Exercise goal
Write down each entry again, exactly as it reads.

Parts and joints as JSON:
--------------------------------

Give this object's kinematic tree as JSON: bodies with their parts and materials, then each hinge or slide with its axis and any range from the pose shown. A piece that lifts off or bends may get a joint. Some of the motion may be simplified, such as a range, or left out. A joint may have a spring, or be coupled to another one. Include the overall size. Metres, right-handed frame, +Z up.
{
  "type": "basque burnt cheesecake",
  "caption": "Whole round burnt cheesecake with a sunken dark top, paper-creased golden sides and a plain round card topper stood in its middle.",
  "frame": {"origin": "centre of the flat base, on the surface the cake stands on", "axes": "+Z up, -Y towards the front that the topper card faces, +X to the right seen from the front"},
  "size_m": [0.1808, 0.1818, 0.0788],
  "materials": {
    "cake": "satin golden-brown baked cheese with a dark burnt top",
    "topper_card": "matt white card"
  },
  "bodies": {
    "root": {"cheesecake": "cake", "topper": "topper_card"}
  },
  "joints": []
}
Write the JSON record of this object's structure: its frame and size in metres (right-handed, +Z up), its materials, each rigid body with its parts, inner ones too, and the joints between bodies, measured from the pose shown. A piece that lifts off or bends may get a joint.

--------------------------------

Correct output
Give this object's kinematic tree as JSON: bodies with their parts and materials, then each hinge or slide with its axis and any range from the pose shown. A piece that lifts off or bends may get a joint. Some of the motion may be simplified, such as a range, or left out. A joint may have a spring, or be coupled to another one. Include the overall size. Metres, right-handed frame, +Z up.
{
  "type": "basque burnt cheesecake",
  "caption": "Whole round burnt cheesecake with a sunken dark top, paper-creased golden sides and a plain round card topper stood in its middle.",
  "frame": {"origin": "centre of the flat base, on the surface the cake stands on", "axes": "+Z up, -Y towards the front that the topper card faces, +X to the right seen from the front"},
  "size_m": [0.1808, 0.1818, 0.0788],
  "materials": {
    "cake": "satin golden-brown baked cheese with a dark burnt top",
    "topper_card": "matt white card"
  },
  "bodies": {
    "root": {"cheesecake": "cake", "topper": "topper_card"}
  },
  "joints": []
}
Write the JSON record of this object's structure: its frame and size in metres (right-handed, +Z up), its materials, each rigid body with its parts, inner ones too, and the joints between bodies, measured from the pose shown. A piece that lifts off or bends may get a joint.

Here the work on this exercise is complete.